Slavery was a staple of Filipino society since the beginning of time. The Spanish invaders tried to civilize the Filipinos a bit, but the effort proved to be hopeless. Americans poured a lot of money into the Philippines, but Filipinos, at best, produce nurses who clean bedpans in the US and at worst--and most of Filipino society fits into the worst category--the kind of women who work as indentured servants, slaves, and sexual pets for rich men all over Asia and the Middle East. More than Thailand, Philippines is the land of men who use their women as sex slaves to be sold on the international market.

Rich homosexuals also love to visit the Philippines because sexual favors can be bought from men--even straight men--for a few bucks. It's difficult to imagine a people so lacking in maturity, pride, and virtue.
It's no wonder Vera is so enthusiastic about 'gay marriage'. The idea of submitting to the will of rich and privileged globalist homosexuals of the West just turns him on.

Kinsfire said...

Wow - a comment where the writer didn't actually read the review, and blathered into mindless bigotry. How shocking.

I haven't seen the movie reviewed here, but I've actually read the posts, as opposed to the anonymous coward who's bigoted against Filipinos. I will say that the review makes me think twice about watching the film.

And Noel? Once again, a thought provoking review. Even if I disagree with a POV you espouse, I know that you put great thought into these, and aren't just spewing crap - you THINK about what you're talking about.

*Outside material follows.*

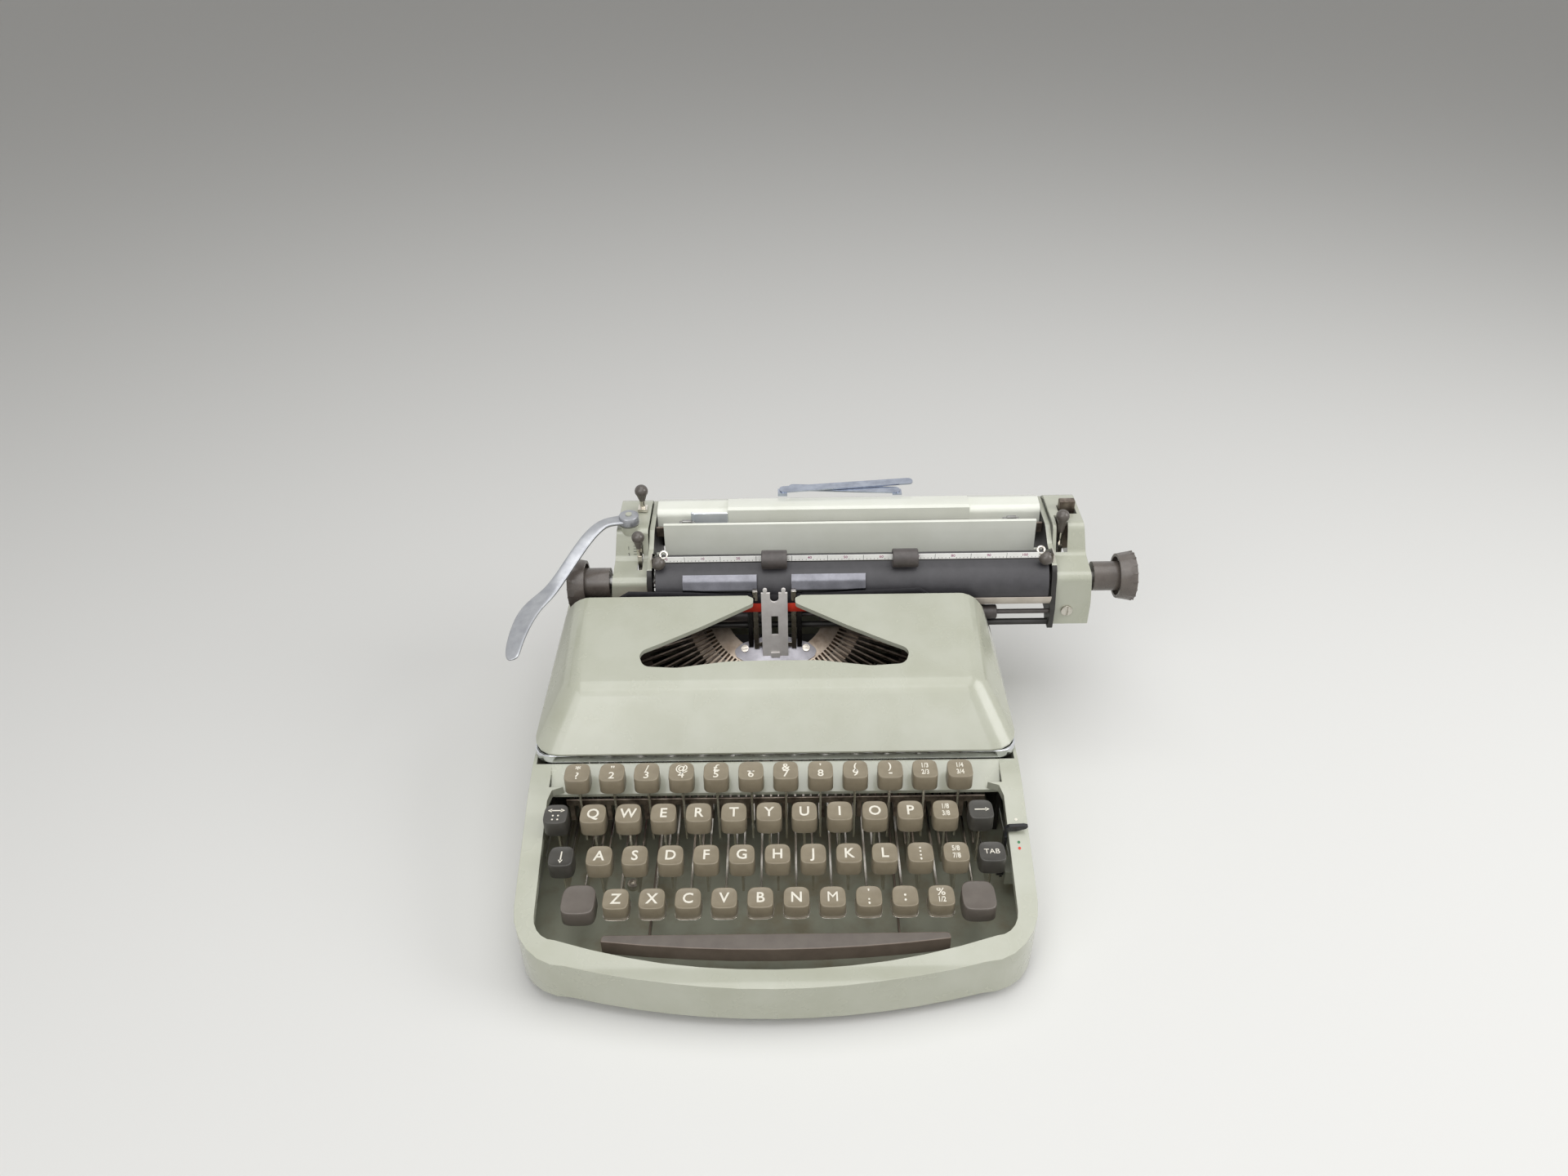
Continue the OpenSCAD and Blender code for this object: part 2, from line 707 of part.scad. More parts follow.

That's why I read these.

Noel Vera said...

It's someone without the guts or decency to put a name out. Static. Actually the more of these I provoke, the more I know I'm making the right enemies.

Thanks for the support, tho K. Warms the heart to read your words.

Unknown said...

I would like to know if somebody knows when this movie showing in Philippines? Thanks

Noel Vera said...

Not really. Press is usually told sometimes on the Monday of the week it's coming out.

But I doubt it. Sad thing about Manila theaters, they don't usually show films about blacks, unless it's a Will Smith action flick. I won't comment why, but I don't like it either.